Moreover, public trust in state institutions is declining sharply. Citizens report limited confidence that authorities are accountable or responsive to allegations of wrongdoing. Whistleblower protections are minimal, and civil society organizations working on transparency and human rights face growing restrictions, including regulatory barriers and intimidation campaigns.
These governance failures come at a steep cost. Corruption inflates public spending, distorts policy priorities and reinforces inequality. Public funds that could be allocated to education, healthcare or climate adaptation are instead diverted to inefficient or politically motivated projects. According to the OECD, “addressing corruption and restoring public sector integrity are not optional – they are preconditions for economic resilience.”
As a result the OECD is calling for Turkey to urgently establish a permanent, fully independent anti-corruption body, equipped with investigative and prosecutorial powers and shielded from political interference.
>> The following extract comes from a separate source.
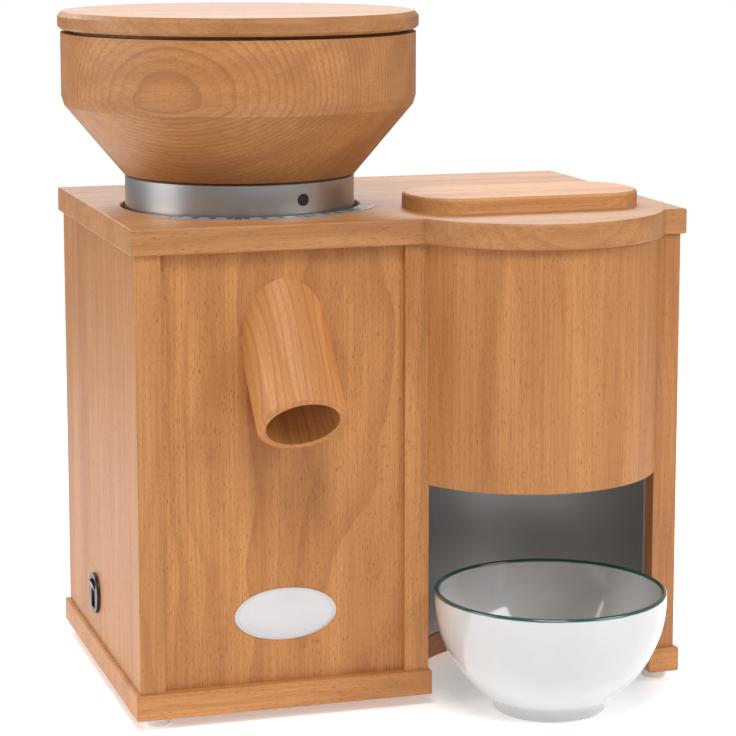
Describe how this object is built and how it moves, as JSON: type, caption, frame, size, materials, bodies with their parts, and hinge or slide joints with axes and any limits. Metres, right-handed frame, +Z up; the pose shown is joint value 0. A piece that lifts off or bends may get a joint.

It also urges reforms in public procurement, greater transparency in political financing and robust protections for whistleblowers and investigative journalists.
These recommendations are certain to fall on deaf ears in Ankara, as crony capitalism and corrupt politics have become deeply entrenched in the country’s governance. With no strong or viable political opposition capable of challenging this system or offering voters an alternative government, meaningful change seems unlikely anytime soon.
Without swift and credible action, the OECD warns, Turkey risks being caught in a vicious cycle: weak institutions fueling corruption – corruption eroding trust – and mistrust sabotaging growth. Economic stabilisation, fiscal consolidation and digital transformation are unlikely to succeed unless the governance crisis is addressed at its root.
The fact that the Erdogan government, at the heart of this deeply corrupt system, is both unwilling and unable to lead Turkey toward meaningful reform means the country will continue to suffer from entrenched governance dysfunction, with serious instability looming on the horizon.